Wagner en Israel
La supuesta provocación del notable pianista y director de orquesta, judío por más señas, Daniel Barenboim dirigiendo a Wagner en Israel me recuerda una anécdota doméstica que, con el permiso del lector, viene al caso. Y es que en cierta ocasión, habiendo yo puesto un disco, para mi solaz y sin asomo de malicia, de apacible canto gregoriano, la chica de servicio se me vino histérica encima para que lo quitara, pues le recordaba, por asociación de todo punto respetable, los entierros de su pueblo.
Cada cual sobrelleva sus traumas como mejor puede. Y se protege cuando es menester de innecesarias heridas. Pero la buena salud de la cultura, que es como decir la de la humanidad, aconseja moderar las propias histerias, individuales o colectivas, reconociéndolas tales y sin imponer a los demás la que cada uno padece para sus adentros.

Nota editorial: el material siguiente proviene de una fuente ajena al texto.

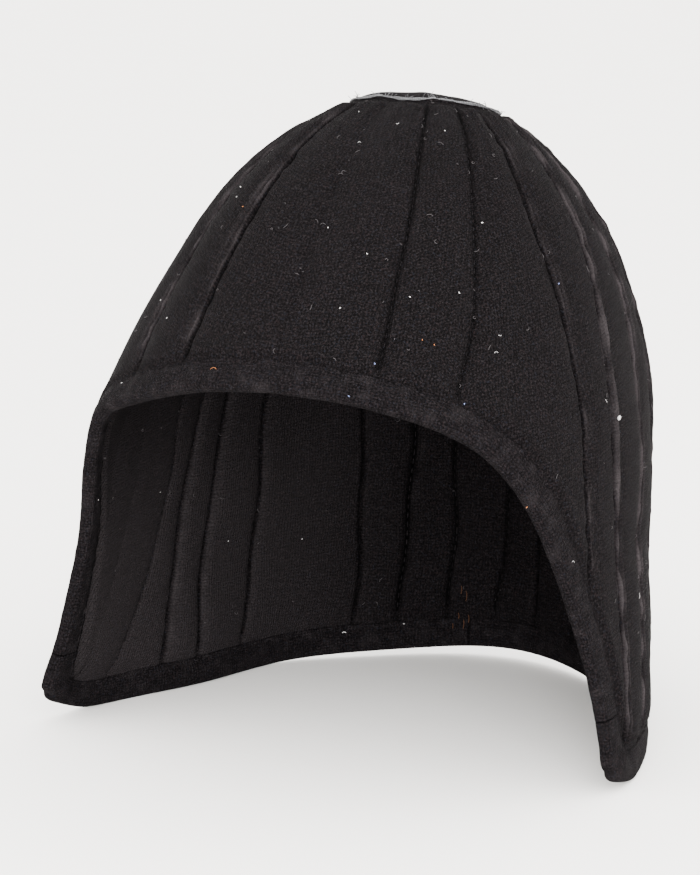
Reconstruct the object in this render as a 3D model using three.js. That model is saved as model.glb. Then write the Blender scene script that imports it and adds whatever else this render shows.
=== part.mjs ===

La música está tan a años luz de la política, tan en otra esfera, que superponerlas es negar la evidencia y aumentar la legión de los tabúes: lo que significa un lamentable paso atrás en el ejercicio de la libertad humana. Que a uno, sea judío o no, le repugne la música de Wagner, o la de Mozart, es parte de sus inalienables derechos. A diferencia de la política, la música no se impone a nadie. Pero es deber de todos consentir que aquellos otros que la adoran en sus cotas más altas la disfruten a sus anchas. Viva usted con su neura, pero deje que yo viva con el arte que amo. ¿No le parece?